The OPR investigation was limited to determining whether or not legal profession rules were violated.  That is the business of bar associations.  It is, in my view, the wrong focus.  That office within the Justice Department does not have the power or authority to conduct the broader investigation that is still needed.  These legal memoranda were only a part of the problem.  They were intended to provide a “golden shield” to commit torture and get away with it.

As is now evident, even though the OPR investigation has consumed years, it is not complete.  The investigators were denied access to key witnesses and documents.  Did they interview David Addington, counsel to Vice President Cheney?  No.  According to Alberto Gonzales and Jack Goldsmith, he was a key figure.  Mr. Gonzales called him an “active player” in the drafting of these memoranda.  Did they have the full record of John Yoo’s communications with the White House?  No.  In fact, my first question to the Justice Department witness today will be, “Where are Mr. Yoo’s emails, which are required by law to be maintained?”

The fundamental question here is not whether these were shoddy legal memos.  They were.  The administration famously withdrew the Bybee memo written by Mr. Yoo in advance of the confirmation hearing on the nomination of Alberto Gonzales to be Attorney General.  Dean Koh called that memo “perhaps the most clearly legally erroneous opinion I have ever read.”  Jack Goldsmith called the memos “deeply flawed.”  David Margolis, the senior Justice Department attorney who provided the final review of the OPR report, did not endorse those memos. The legal work of Yoo, Bybee and Steven Bradbury, the acting head of OLC who reaffirmed the CIA interrogation program, was flawed.  It failed to cite significant case law and twisted the plain meaning of statutes.

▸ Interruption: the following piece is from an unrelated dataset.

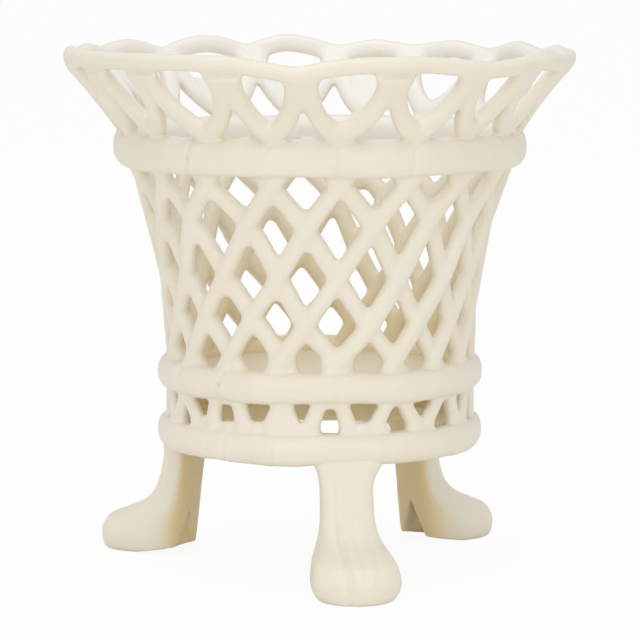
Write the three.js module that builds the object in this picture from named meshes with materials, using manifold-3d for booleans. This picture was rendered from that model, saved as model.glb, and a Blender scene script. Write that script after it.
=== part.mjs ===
// Footed planter: an openwork earthenware pot, built by hand from clay coils and strips.
// A floor plate sits in a lower band. Two layers of slanted strands rise from that band to an
// upper band and cross as a trellis. Loops of coil spread from the upper band to a wavy rim hoop.
// Below, a zigzag skirt joins the lower band to a base ring, which stands on three paw feet.
// Millimetres, +Z up, origin on the floor under the middle of the pot. The front is -Y.

import * as THREE from "three";
import { mergeVertices } from "three/addons/utils/BufferGeometryUtils.js";
import Module from "manifold-3d";

const wasm = await Module();
wasm.setup();

// Heights of the storeys, from the floor up
const FOOT_HEIGHT = 65.7;
const BASE_RING_HEIGHT = 16.9;
const SKIRT_HEIGHT = 15.4;
const LOWER_BAND_HEIGHT = 17;
const WALL_HEIGHT = 104;
const UPPER_BAND_HEIGHT = 19.8;
const FLARE_HEIGHT = 32;
const HOOP_HEIGHT = 9.6;

// Radii of the outside of the openwork, and how far the bands stand out from it
const SKIRT_RADIUS = 84.2;
const WALL_SETOUT = 0.3;
const WALL_TOP_RADIUS = 104.5;
const RIM_RADIUS = 138.6;
const RIM_TUCK = 2.4;
const BASE_RING_STANDOUT = 4.4;
const LOWER_BAND_STANDOUT = 4.1;
const UPPER_BAND_STANDOUT = 7.5;
const BAND_THICKNESS = 15;
const FLOOR_THICKNESS = 7;
const FLOOR_DROP = 3;

// Shape of the wall: it bells out by this power of the height, and the loops by the other
const WALL_BELL = 1.9;
const FLARE_BELL = 1.13;

// Clay coils and strips
const STRAND_COUNT = 18;
const STRAND_WIDTH = 9.2;
const STRAND_THICKNESS = 4.2;
const STRAND_TURN = 40;
const STRAND_SAG = 0.12;
const STRAND_END_LAP = 0.06;
const LOOP_WIDTH = 9.2;
const LOOP_THICKNESS = 7;
const LOOP_FOOT_RISE = 3.6;
const LOOP_FOOT_SWELL = 0.4;
const LOOP_SWELL_REACH = 0.3;
const LOOP_FULLNESS = 3.4;
const LOOP_ROUNDING = 0.13;
const LOOP_END = 0.01;
const LOOP_OVERLAP = 1.2;
const HOOP_THICKNESS = 7;
const SCALLOP_DEPTH = 5.4;
const SKIRT_STRAND_WIDTH = 8.2;
const SKIRT_STRAND_THICKNESS = 7;
const SEAM_DEPTH = 1.1;
const SEAM_WIDTH = 3;

// Where the pattern starts, and where the bands are joined, in degrees round from the front
const SCALLOP_AZIMUTH = 5.3;
const UPPER_SEAMS = [-38.5, 5, 26, 109, 186];
const LOWER_SEAMS = [-59, -38, 6, 118, 201];
const BASE_SEAMS = [-36, 97, 219];

// Feet: where each leg stands round the ring, and how far its toes turn from straight out
const FOOT_AZIMUTHS = { front: 9.8, right_rear: 138.5, left_rear: -111.5 };
const FOOT_TURNS = { front: 0, right_rear: -10, left_rear: -8 };
const LEG_WIDTH = 28;
const LEG_DEPTH = 15;
const LEG_FILLET = 5;
const TOE_REACH = 41;
const FOOT_WIDTH = 47;
const HEEL_SLOPE = 7;
const HEEL_LIFT = 4.5;
const SOLE_LENGTH = 27;
const FULLEST_SHARE = 0.64;
const TOE_TAPER = 0.36;
const HEEL_TAPER = 0.2;
const TOE_GROOVE_DEPTH = 2;
const LEG_SQUARENESS = 3;
const TOE_ROUNDING = 0.8;
const HEEL_SQUARENESS = 4;
const HOLLOW_WIDTH = 24;
const HOLLOW_HEIGHT = 26;
const HOLLOW_FRONT_WALL = 15;

// Fits and fineness
const SEAT_GAP = 0.3;
const CUT_OVERRUN = 5;
const RIM_LENGTHS = 6;
const SKIRT_LENGTHS = 3;
const RING_STEPS = 3 * STRAND_COUNT;
const HOOP_STEPS = 4 * STRAND_COUNT;
const STRAND_STEP_TURN = 9;
const LOOP_STEPS = 8;
const BAND_SIDES = 7;
const BAND_SQUARENESS = 2.6;
const COIL_SIDES = 6;
const COIL_SQUARENESS = 2.2;
const FOOT_SIDES = 20;
const FOOT_SLICES = 9;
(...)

These legal memoranda were designed to achieve an end.  That is not what the Office of Legal Counsel should do, nor had done in other administrations.  These Bush administration lawyers lost their way.

In my view President Bush was disserved.  These lawyers told the administration what Vice President Cheney wanted to hear.  Without question, our government institutions, the Justice Department and, in particular, the Office of Legal Counsel, were undermined.  The rule of law was disrespected.  Most importantly, the American people were harmed and put at greater security risk. The torture of individuals was not just a violation of our laws and treaties; it handed al Qaeda a propaganda tool to gain new recruits, and it made us less safe.

Just last weekend, General Petraeus said that “the use of the interrogation methods in the Army Field Manual” work, and that when we have “taken expedient measures, they have turned around and bitten us in the backside.”  He is right.  Colin Powell was right.  Alberto Mora was right.  The many JAG officers who fought these encroachments were right.

Focusing on whether these lawyers failed to meet legal ethics standards misses the fundamental point.  The real concern is that lawyers who were supposed to be giving independent advice regarding the rule of law and what it prohibits were instead focused on excusing what the Bush-Cheney administration wanted to do.  The OLC is charged to provide, both in times of war and peace, “candid, independent and principled advice — even when that advice may be inconsistent with the desires of policymakers.”  These lawyers abandoned their independent responsibilities to become apologists.

The role of the White House in the politicization of the OLC and in ensuring that these opinions delivered the legal immunity they were looking for has yet to be fully explored.  My sense is that such a review would reveal the same untoward and corrupting influence we found when we investigated the purging of United States Attorneys for political purposes.

As disturbing as the findings and evidence from this limited investigation are, they are not the final arbiter.  We need a true accounting and a comprehensive review.  The dark cloud that Patrick Fitzgerald talked about hanging over the Bush-Cheney administration at the end of the Libby trial is still there.  The politicization of the rule of law function at the Justice Department is another example of the last administration’s corruption of the government.  For the country to fully recover from this era we need to know what went wrong so that it does not happen again.  Unfortunately, the Obama administration’s attempts to repair this office and ensure that its lawyers are providing the government with principled advice have been hamstrung by Senate Republicans who continue to delay appointment of the President’s nominee to head the OLC.

I have been conducting oversight of these issues for years, because I was deeply concerned this country was treating people in our custody in a way that went against our laws and our values.  That is why I did not hesitate to issue subpoenas for these memoranda when the last administration refused to cooperate, and the release of those memos revealed how they were justifying torture.  I will continue that aggressive oversight.  I am determined to ensure that no future administration, of either political party, can ever justify torture.